## Written exercise
Copy out the listing exactly.

## Provided material
☆ ☆ ☆ ☆

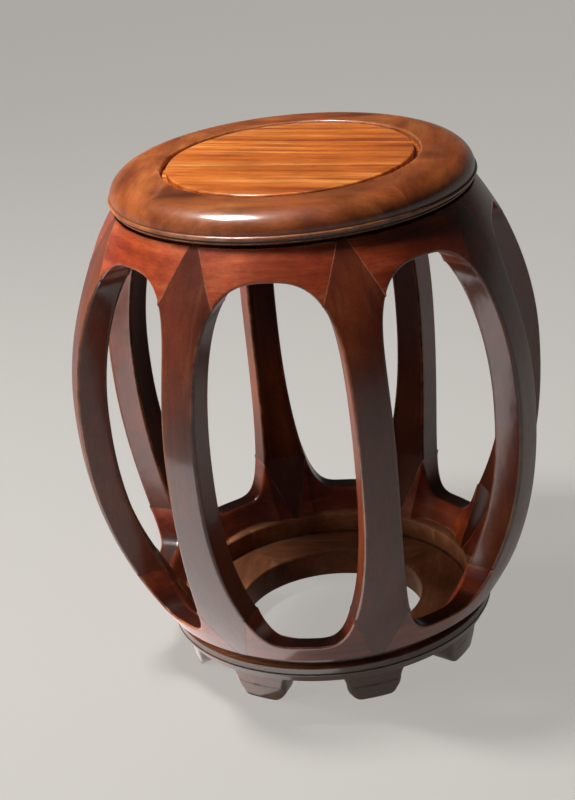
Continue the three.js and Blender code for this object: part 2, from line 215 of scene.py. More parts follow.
# Stage, lamps and camera
FLOOR_RADIUS = 9
FLOOR_SIDES = 96
FLOOR_COLOUR = "#7d7975"
FLOOR_GLOW_COLOUR = "#f4f0ea"
FLOOR_GLOW = 0.44
WORLD_LIGHT = 0.12
WORLD_STOPS = [(0.0, "#9c9996"), (0.52, "#9c9996"), (0.58, "#5a5856"), (0.66, "#343230"), (1.0, "#262422")]
CROWN_PLACE = (-0.459, -0.167, 1.546)
LAMPS = [
    {"name": "crown", "place": CROWN_PLACE, "size": 0.26, "power": 22, "glints": False},
    {"name": "shine", "place": CROWN_PLACE, "size": 0.3, "power": 46, "glints": True},
    {"name": "side", "place": (-1.77, -1.10, 1.25), "size": 0.9, "power": 12, "glints": False},
    {"name": "left", "place": (-1.90, 0.35, 0.35), "size": 0.5, "power": 32, "glints": False},
]
LAMP_TARGET = (0, 0, 0.3)
CARD_PLACE = (-0.395, -0.331, 0.002)
CARD_SIZE = (0.78, 0.44)
CARD_TURN = math.radians(-140)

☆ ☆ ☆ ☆

## Reply to the task
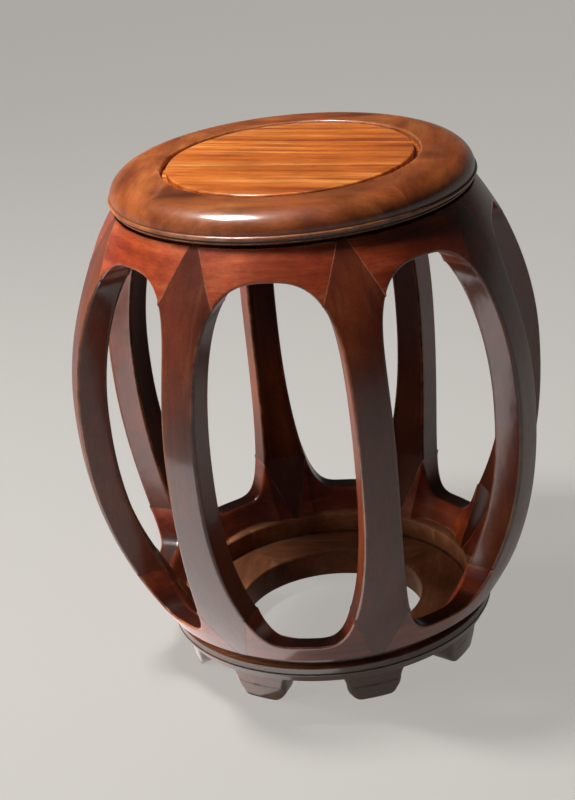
Continue the three.js and Blender code for this object: part 2, from line 215 of scene.py. More parts follow.
# Stage, lamps and camera
FLOOR_RADIUS = 9
FLOOR_SIDES = 96
FLOOR_COLOUR = "#7d7975"
FLOOR_GLOW_COLOUR = "#f4f0ea"
FLOOR_GLOW = 0.44
WORLD_LIGHT = 0.12
WORLD_STOPS = [(0.0, "#9c9996"), (0.52, "#9c9996"), (0.58, "#5a5856"), (0.66, "#343230"), (1.0, "#262422")]
CROWN_PLACE = (-0.459, -0.167, 1.546)
LAMPS = [
    {"name": "crown", "place": CROWN_PLACE, "size": 0.26, "power": 22, "glints": False},
    {"name": "shine", "place": CROWN_PLACE, "size": 0.3, "power": 46, "glints": True},
    {"name": "side", "place": (-1.77, -1.10, 1.25), "size": 0.9, "power": 12, "glints": False},
    {"name": "left", "place": (-1.90, 0.35, 0.35), "size": 0.5, "power": 32, "glints": False},
]
LAMP_TARGET = (0, 0, 0.3)
CARD_PLACE = (-0.395, -0.331, 0.002)
CARD_SIZE = (0.78, 0.44)
CARD_TURN = math.radians(-140)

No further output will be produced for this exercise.